Akibat hukum dari Staatsblad 129 tahun 1917 yang bertentangan dengan hukum Islam antara lain : pertama, anak yang diangkat (diadopsi) secara serta merta menjadi anak kandung orangtua angkatnya dan nama orangtuanya berganti dengan nama orangtua yang mengangkatnya ; kedua, hubungan nasab antara anak dengan orangtua asal secara otomatis menjadi terputus setelah diangkat oleh orangtua angkatnya; ketiga, terjadi saling mewarisi antara anak angkat dengan orangtua angkatnya sebagaimana hak mewarisi antara orangtua dengan anak kandungnya.

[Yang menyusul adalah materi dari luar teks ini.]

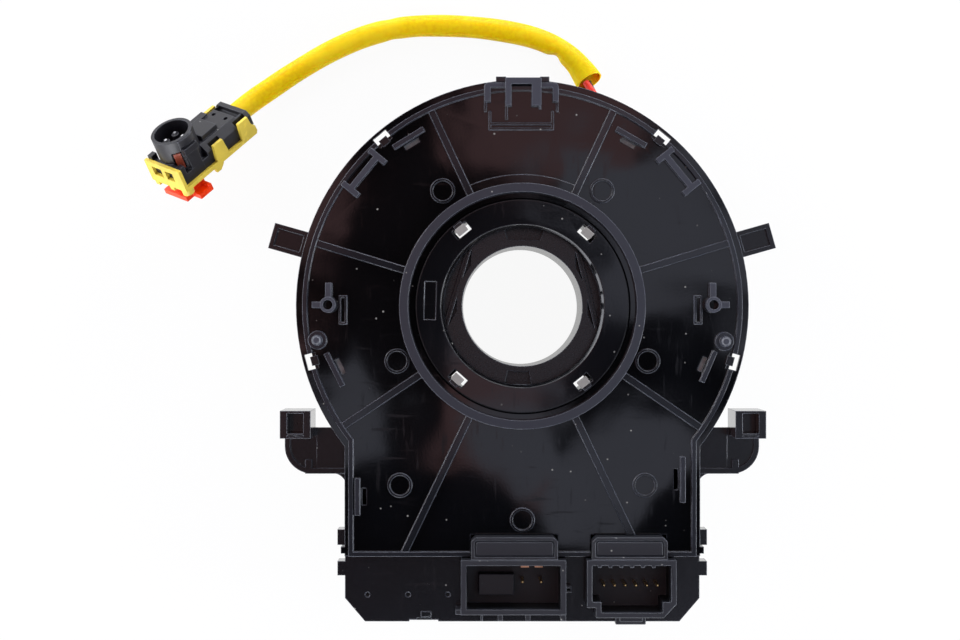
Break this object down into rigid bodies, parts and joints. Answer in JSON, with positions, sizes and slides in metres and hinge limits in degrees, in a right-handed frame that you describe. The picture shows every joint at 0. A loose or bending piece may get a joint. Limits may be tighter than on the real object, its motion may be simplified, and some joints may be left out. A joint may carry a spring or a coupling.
{
  "type": "steering clock spring",
  "caption": "Round ribbon-cable rotary connector for a steering wheel, with a ribbed case, a turning hub, a bottom skirt with sockets and a sleeved airbag lead.",
  "frame": {"origin": "on the steering axis, at the wheel-side end of the hub's bore, which is the surface the part lies on", "axes": "+Z along the steering axis towards the column, +X to the right seen from the column, -Y towards the bottom edge with the sockets"},
  "size_m": [0.1543, 0.1491, 0.0476],
  "materials": {
    "case_black": "moulded, satin gloss",
    "cover_black": "moulded, polished",
    "socket_black": "moulded, fine spark-eroded grain",
    "hub_black": "moulded, satin",
    "carrier_grey": "moulded, matt",
    "ribbon_film": "laminated film, smooth",
    "slip_film": "film, satin",
    "pin_gold": "plated, bright",
    "blade_copper": "stamped, bright",
    "pin_tin": "tinned, bright",
    "wire_red": "extruded, smooth",
    "wire_black": "extruded, smooth",
    "sleeve_yellow": "extruded, glossy",
    "plug_black": "moulded, satin",
    "frame_yellow": "moulded, satin",
    "lock_orange": "moulded, satin",
    "clip_brown": "moulded, matt"
  },
  "bodies": {
    "stator": {"front_case": "case_black", "rear_cover": "cover_black", "airbag_socket": "socket_black", "switch_socket": "socket_black", "airbag_socket_pins": "pin_gold", "airbag_shorting_bars": "blade_copper", "switch_socket_pins": "pin_gold", "stator_joint_block": "carrier_grey", "ribbon_cable_a": "ribbon_film", "ribbon_cable_b": "ribbon_film", "stator_slip_film": "slip_film"},
    "rotor": {"rotor": "hub_black", "face_plate": "hub_black", "hub_ring": "cover_black", "rotor_slip_film": "slip_film", "rotor_joint_block": "carrier_grey", "wheel_socket": "socket_black", "wheel_socket_pins": "pin_gold", "wire_cover": "hub_black", "airbag_wire_a": "wire_red", "airbag_wire_b": "wire_black", "lead_sleeve": "sleeve_yellow", "plug_housing": "plug_black", "plug_insert": "plug_black", "plug_contacts": "pin_tin", "plug_seal": "clip_brown", "plug_lock_frame": "frame_yellow"},
    "plug_lock": {"plug_lock": "lock_orange"}
  },
  "joints": [
    {"name": "rotor_turn", "type": "hinge", "parent": "stator", "child": "rotor", "pos_m": [0, 0, 0], "axis": [0, 0, 1], "range_deg": [-900, 900]},
    {"name": "plug_lock_slide", "type": "slide", "parent": "rotor", "child": "plug_lock", "axis": [-0.2761, 0.7364, 0.6177], "range_m": [0, 0.0024]}
  ]
}
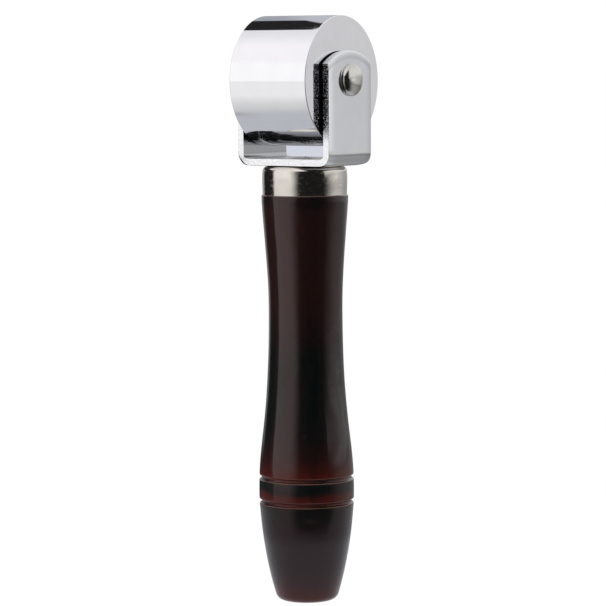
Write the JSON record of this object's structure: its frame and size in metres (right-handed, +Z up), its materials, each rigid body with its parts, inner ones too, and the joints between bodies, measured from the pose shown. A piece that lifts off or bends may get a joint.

Menurut hukum Islam, maksud dari pengangkatan anak semata-mata untuk kepentingan anak tersebut, baik fisik, psykis maupun pendidikan dan moral anaknya agar anak tersebut tidak terlantar, sekaligus bisa membantu orangtua asal anak yang mungkin kekurangan dari segi pembiayaan untuk masa depan anak tersebut. Dalam hukum Islam, pengangkatan anak sama sekali tidak bermaksud memutuskan hubungan nasab dengan orangtua asalnya, tidak merubah ‘status’ anak atau mempersamakan hak dan kewajiban anak angkat sama dengan anak kandung orangtua angkat. Hubungan anak angkat dengan orangtua angkat seperti halnya hubungan anak asuh dengan orangtua asuhnya. Inilah perbedaan mendasar pengangkatan anak yang dahulu menjadi kewenangan Pengadilan Negeri dan yang kini menjadi kewenangan Pengadilan Agama.
Selanjutnya, oleh karena UU ini mengatur kewenangan absolute Pengadilan Agama. juga karena UU ini adalah hukum public yang bersifat memaksa (dwingend recht) maka pasal-pasalnya pun bersifat memaksa pula, yang harus ditaati oleh seluruh warga Negara Indonesia, termasuk lembaga negara republik ini. Oleh karena itu pihak-pihak yang melakukan perjanjian berdasarkan prinsip syari’ah (ekonomi syari’ah) dan orang Islam yang berkehendak mengadakan permohonan pengangkatan anak berdasarkan hukum Islam, dapat memanfaatkan pelayanan hukum pada pengadilan Agama sebagai lembaga yang berhak secara absolut untuk memeriksanya.